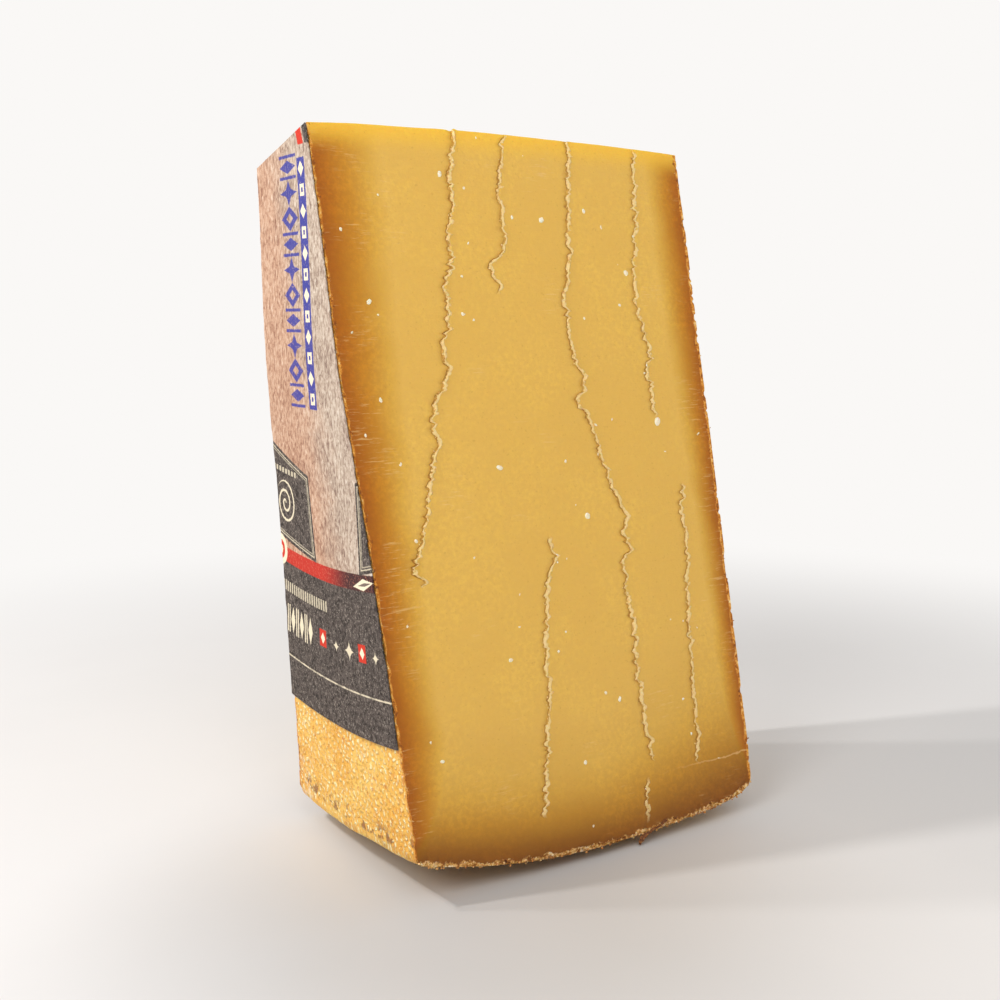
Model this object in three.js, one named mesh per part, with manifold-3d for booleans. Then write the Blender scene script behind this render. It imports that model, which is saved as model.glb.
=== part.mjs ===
// A wedge cut from a wheel of hard alpine-style cheese, standing on its heel,
// with the sector of the paper wheel label that was cut through with it.
//
// Millimetres, +Z up. The wheel's axis runs along X, above the wedge. The label is on the -X face.
// The origin is under the middle of the object's bounding box, on the surface it stands on.

import * as THREE from "three";
import { mergeVertices } from "three/addons/utils/BufferGeometryUtils.js";
import Module from "manifold-3d";

// The whole wheel.
const FACE_RADIUS = 275; // where the two flat faces end
const RIM_HALF = 55; // half the thickness at that radius
const DOME_SLOPE = 0.0247; // each face rises by this much for each millimetre towards the centre
const CROWN_RADIUS = 284.7; // the rim is barrelled: this is its largest radius
const LABEL_SIDE_SHOULDER = 277.8; // rim radius just inside the label side's corner
const BARE_SIDE_SHOULDER = 281.6; // rim radius just inside the bare side's corner
const CORNER_RADIUS = 3.2;
const LABEL_FACE_SWELL = 1.1; // the label face swells softly halfway up the wedge
const SWELL_RADIUS = 157;
const SWELL_SPREAD = 30;

// How the wedge stands and how it was cut from the wheel.
const BEARING_DEPTH = 1; // the crown is pressed flat by this much where the wedge rests
const HUB_Z = CROWN_RADIUS - BEARING_DEPTH; // height of the wheel's axis over the surface
const FRONT_LEAN = THREE.MathUtils.degToRad(13.68);
const BACK_LEAN = THREE.MathUtils.degToRad(2.52);
const TOP_Z = 189.3; // the middle of the top front edge
const TOP_FRONT_Y = -0.8; // measured from the plane under the hub
const TOP_DEPTH = 31.9; // from the top front edge to the top back edge, level
const NOSE_SLOPE = THREE.MathUtils.degToRad(14.2); // the nose cut falls towards the back
const NOSE_BOW = 1.4; // and from its middle to each face, in an arc
const NOSE_HALF = 59.4; // half the length of that arc's chord

// The paper label.
const LABEL_RADIUS = 249;
const LABEL_THICKNESS = 0.4;
const LABEL_GAP = 0.3; // clear space between the paper and the rind
const LABEL_INSET = 0.3; // the paper stops this far short of each cut

// How finely the round stretches are divided.
const TURN_STEPS = 480;
const FACE_STEPS = 20;
const CORNER_STEPS = 5;
const CROWN_STEPS = 14;
const BOW_STEPS = 24;
const RING_INNER_RADIUS = 60; // inside everything that the nose cut leaves

const wasm = await Module();
wasm.setup();

// A closed three.js geometry as a manifold-3d solid.
function solidFrom(geometry) {
  const bare = geometry.clone();
  bare.deleteAttribute("normal");
  bare.deleteAttribute("uv");
  const merged = mergeVertices(bare, 1e-4);
  return new wasm.Manifold(
    new wasm.Mesh({
      numProp: 3,
      vertProperties: new Float32Array(merged.attributes.position.array),
      triVerts: new Uint32Array(merged.index.array),
    }),
  );
}

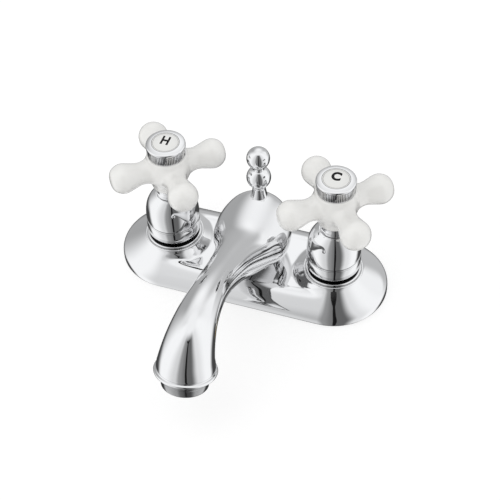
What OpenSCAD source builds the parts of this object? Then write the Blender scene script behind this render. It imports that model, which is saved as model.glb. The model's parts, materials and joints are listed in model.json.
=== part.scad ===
// Two-handle basin faucet on a 4 inch centreset, with porcelain cross handles and a lift rod.
// Millimetres. +Z is up, +X is towards the cold handle, the spout reaches towards -Y.
// The origin lies on the deck, midway between the two handle axes.

/* [Deck cover] */
// Distance between the two handle axes
handle_spacing = 101.6; // [98:0.1:106]
// Radius of the cover's round ends, at the deck
cover_r = 33; // [31:0.1:34]
// Height of the cover's flat middle
cover_h = 12; // [11.6:0.1:13]
// Height at which the domes meet the bead round each bell
dome_h = 15.8; // [15.2:0.1:16.4]
// Height of the upright lip along the bottom edge
lip_h = 2; // [1.5:0.5:3.5]
// Wall of the cover
cover_wall = 2.3; // [2:0.1:2.4]
// Thickness of the gasket under the cover
gasket_t = 1.2; // [0.8:0.1:1.2]

/* [Spout] */
// Distance from the origin to the middle of the outlet ring
outlet_reach = 112.6; // [108:0.2:116]
// Height of the middle of the outlet ring
outlet_z = 38.7; // [36:0.1:41]
// How far the outlet leans forward from straight down, in degrees
outlet_tilt = 18; // [14:1:22]
// Outer radius of the outlet ring
outlet_r = 17.5; // [17:0.1:18]
// Radius of the aerator housing
aerator_r = 13.2; // [12.8:0.1:13.6]
// How far the aerator stands out of the outlet
aerator_drop = 8.4; // [6:0.2:9.4]

/* [Handles] */
// Height of the middle of the handle's arms
arm_z = 71.5; // [70:0.5:72]
// Distance from the handle axis to the end of an arm
arm_reach = 35.2; // [33:0.2:36]
// Largest radius of an arm's rounded end
arm_bulb_r = 8.9; // [8:0.1:9.4]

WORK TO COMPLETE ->
Copy, please, exactly the lines that start at the first line of the data and end at the line containing "const SWELL_SPREAD = 30;", both kept and no others.

COMPLETE OUTPUT ->
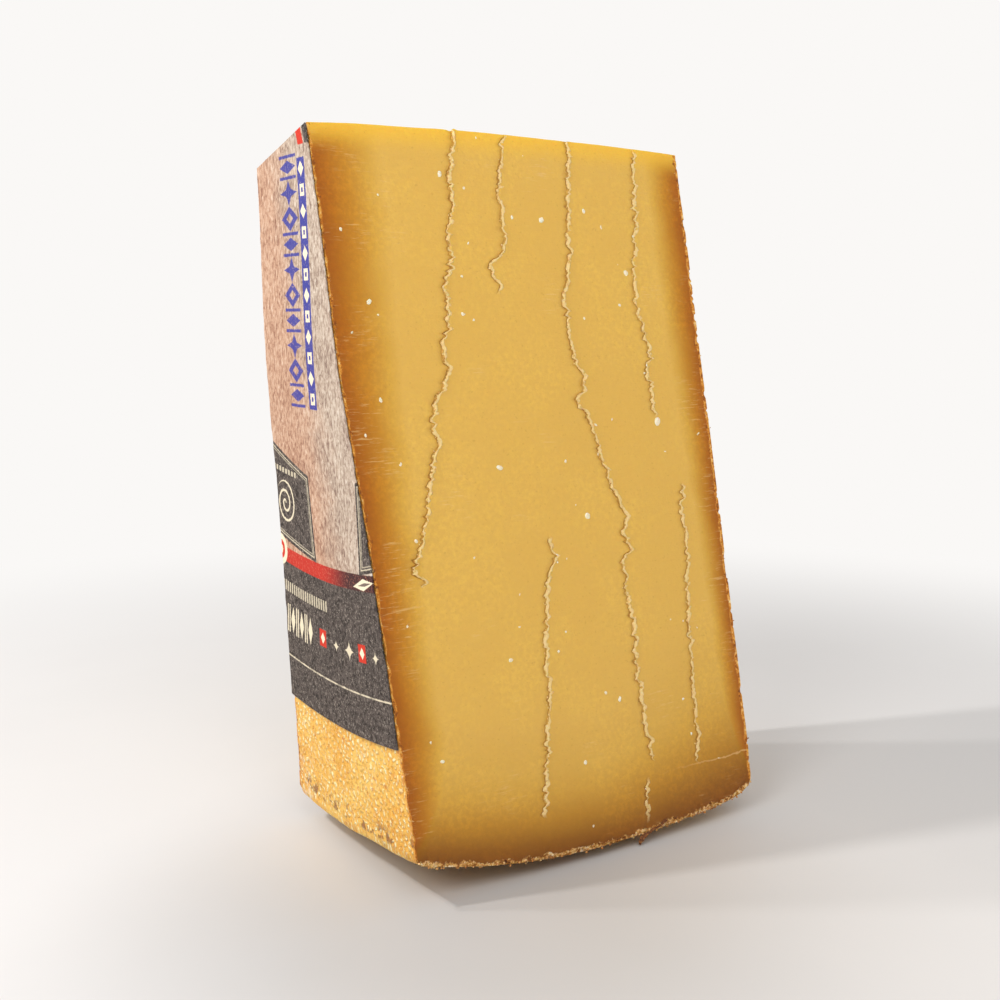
Model this object in three.js, one named mesh per part, with manifold-3d for booleans. Then write the Blender scene script behind this render. It imports that model, which is saved as model.glb.
=== part.mjs ===
// A wedge cut from a wheel of hard alpine-style cheese, standing on its heel,
// with the sector of the paper wheel label that was cut through with it.
//
// Millimetres, +Z up. The wheel's axis runs along X, above the wedge. The label is on the -X face.
// The origin is under the middle of the object's bounding box, on the surface it stands on.

import * as THREE from "three";
import { mergeVertices } from "three/addons/utils/BufferGeometryUtils.js";
import Module from "manifold-3d";

// The whole wheel.
const FACE_RADIUS = 275; // where the two flat faces end
const RIM_HALF = 55; // half the thickness at that radius
const DOME_SLOPE = 0.0247; // each face rises by this much for each millimetre towards the centre
const CROWN_RADIUS = 284.7; // the rim is barrelled: this is its largest radius
const LABEL_SIDE_SHOULDER = 277.8; // rim radius just inside the label side's corner
const BARE_SIDE_SHOULDER = 281.6; // rim radius just inside the bare side's corner
const CORNER_RADIUS = 3.2;
const LABEL_FACE_SWELL = 1.1; // the label face swells softly halfway up the wedge
const SWELL_RADIUS = 157;
const SWELL_SPREAD = 30;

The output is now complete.